** START Records for the task **
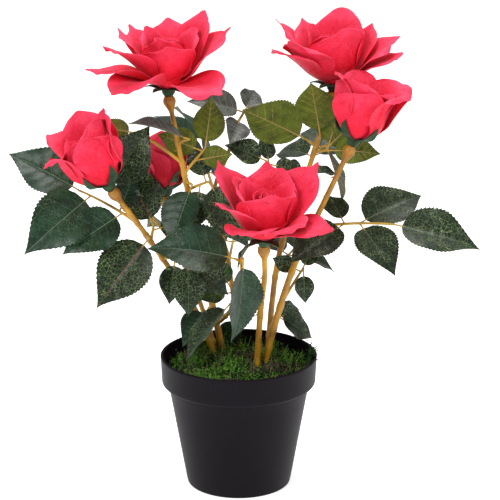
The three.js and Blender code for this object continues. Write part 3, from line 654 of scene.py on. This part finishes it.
def rib_material(name, color):
    return mottled_material(name, color, 0.55, (300, 3, shade(color, 0.75), shade(color, 1.2)))


def stem_material(name, low, high):
    """Ochre moulded plastic with greener and browner stretches and fine scuffs."""
    return mottled_material(name, high, 0.38, (60, 5, low, high, 0.3, 0.62),
                            (900, 4, 0.4, 0.0005), Specular_IOR_Level=0.5)


def pot_material(name, color):
    """Matte charcoal plastic with a fine moulded grain."""
    return mottled_material(name, color, 0.5, (60, 5, shade(color, 0.85), shade(color, 1.25)),
                            (1400, 3, 0.3, 0.0004), Specular_IOR_Level=0.12)


def moss_material(name, color):
    return mottled_material(
        name, color, 0.85, (220, 4, shade(color, 0.45), shade(color, 1.5), 0.32, 0.68),
        (1300, 5, 0.8, 0.0008), Specular_IOR_Level=0.2)


# ---------- pot, filling and moss ----------
def arc(cx, cz, r, start, end, steps=6):
    """Points of a round stretch of a profile, angles in degrees from outward."""
    angles = np.radians(np.linspace(start, end, steps))
    return [(cx + r * cos(a), cz + r * sin(a)) for a in angles]


def pot_wall(z):
    share = z / (POT_H - LIP_H)
    return POT_FOOT_R + (POT_RIM_R - LIP_STEP - POT_FOOT_R) * share


def build_pot():
    step = POT_H - LIP_H
    neck = POT_RIM_R - LIP_STEP
    inner = POT_RIM_R - POT_WALL
    ring = POT_FOOT_R - FOOT_RING_W
    profile = [(AXIS_R, FOOT_RECESS), (ring - 1, FOOT_RECESS), (ring, 0),
               (POT_FOOT_R - FOOT_ROUND - 0.1, 0)]
    profile += arc(POT_FOOT_R - FOOT_ROUND + 0.1, FOOT_ROUND, FOOT_ROUND, -90, 0)
    profile += [(pot_wall(z), z) for z in np.linspace(4, step - 6, 12)]
    profile += [(neck, step - 3.2), (neck + 0.2, step - 1.2)]
    profile += arc(POT_RIM_R - LIP_ROUND - 1, step + LIP_ROUND, LIP_ROUND, -80, -4)
    profile += [(POT_RIM_R - 0.95, step + 5), (POT_RIM_R - 0.2, POT_H - 3)]
    profile += arc(POT_RIM_R - RIM_ROUND, POT_H - RIM_ROUND, RIM_ROUND, 0, 180, 9)
    profile += [(inner - 0.1, POT_H - 2), (inner - 2, step + 3), (neck - POT_WALL, step)]
    profile += [(pot_wall(POT_FLOOR) - POT_WALL, POT_FLOOR), (AXIS_R, POT_FLOOR)]
    net = Net()
    net.grid(revolved(profile, POT_SIDES), wrap=True)
    net.piece("pot_shell", [pot_material("pot_plastic", POT_COLOR)], ["pot"], "pot")


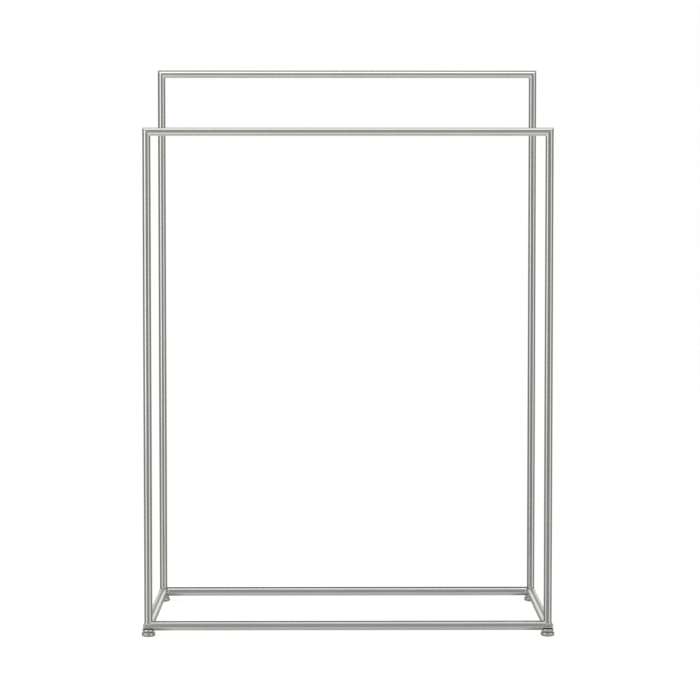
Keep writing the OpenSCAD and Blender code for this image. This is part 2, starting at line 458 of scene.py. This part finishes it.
** END Records for the task **
→ **Job**
Make an exact copy of every entry.

→ **Task solution**
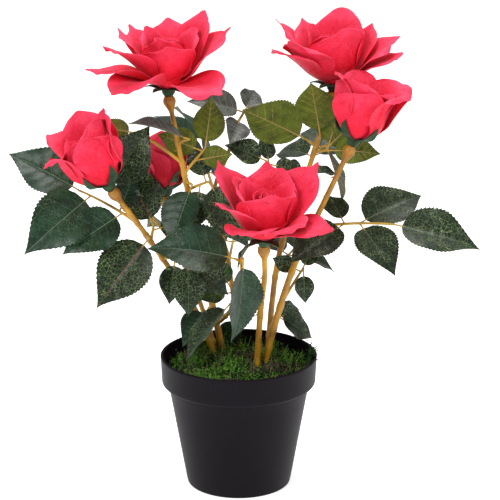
The three.js and Blender code for this object continues. Write part 3, from line 654 of scene.py on. This part finishes it.
def rib_material(name, color):
    return mottled_material(name, color, 0.55, (300, 3, shade(color, 0.75), shade(color, 1.2)))


def stem_material(name, low, high):
    """Ochre moulded plastic with greener and browner stretches and fine scuffs."""
    return mottled_material(name, high, 0.38, (60, 5, low, high, 0.3, 0.62),
                            (900, 4, 0.4, 0.0005), Specular_IOR_Level=0.5)


def pot_material(name, color):
    """Matte charcoal plastic with a fine moulded grain."""
    return mottled_material(name, color, 0.5, (60, 5, shade(color, 0.85), shade(color, 1.25)),
                            (1400, 3, 0.3, 0.0004), Specular_IOR_Level=0.12)


def moss_material(name, color):
    return mottled_material(
        name, color, 0.85, (220, 4, shade(color, 0.45), shade(color, 1.5), 0.32, 0.68),
        (1300, 5, 0.8, 0.0008), Specular_IOR_Level=0.2)


# ---------- pot, filling and moss ----------
def arc(cx, cz, r, start, end, steps=6):
    """Points of a round stretch of a profile, angles in degrees from outward."""
    angles = np.radians(np.linspace(start, end, steps))
    return [(cx + r * cos(a), cz + r * sin(a)) for a in angles]


def pot_wall(z):
    share = z / (POT_H - LIP_H)
    return POT_FOOT_R + (POT_RIM_R - LIP_STEP - POT_FOOT_R) * share


def build_pot():
    step = POT_H - LIP_H
    neck = POT_RIM_R - LIP_STEP
    inner = POT_RIM_R - POT_WALL
    ring = POT_FOOT_R - FOOT_RING_W
    profile = [(AXIS_R, FOOT_RECESS), (ring - 1, FOOT_RECESS), (ring, 0),
               (POT_FOOT_R - FOOT_ROUND - 0.1, 0)]
    profile += arc(POT_FOOT_R - FOOT_ROUND + 0.1, FOOT_ROUND, FOOT_ROUND, -90, 0)
    profile += [(pot_wall(z), z) for z in np.linspace(4, step - 6, 12)]
    profile += [(neck, step - 3.2), (neck + 0.2, step - 1.2)]
    profile += arc(POT_RIM_R - LIP_ROUND - 1, step + LIP_ROUND, LIP_ROUND, -80, -4)
    profile += [(POT_RIM_R - 0.95, step + 5), (POT_RIM_R - 0.2, POT_H - 3)]
    profile += arc(POT_RIM_R - RIM_ROUND, POT_H - RIM_ROUND, RIM_ROUND, 0, 180, 9)
    profile += [(inner - 0.1, POT_H - 2), (inner - 2, step + 3), (neck - POT_WALL, step)]
    profile += [(pot_wall(POT_FLOOR) - POT_WALL, POT_FLOOR), (AXIS_R, POT_FLOOR)]
    net = Net()
    net.grid(revolved(profile, POT_SIDES), wrap=True)
    net.piece("pot_shell", [pot_material("pot_plastic", POT_COLOR)], ["pot"], "pot")


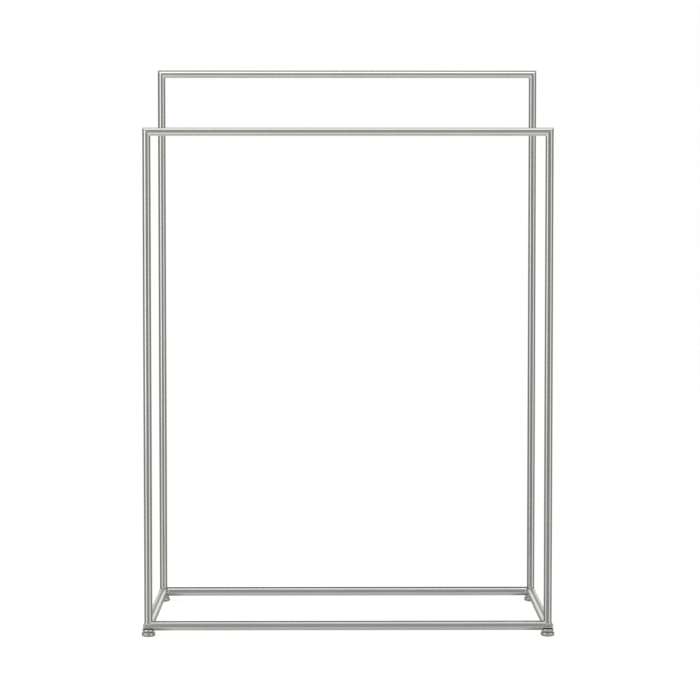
Keep writing the OpenSCAD and Blender code for this image. This is part 2, starting at line 458 of scene.py. This part finishes it.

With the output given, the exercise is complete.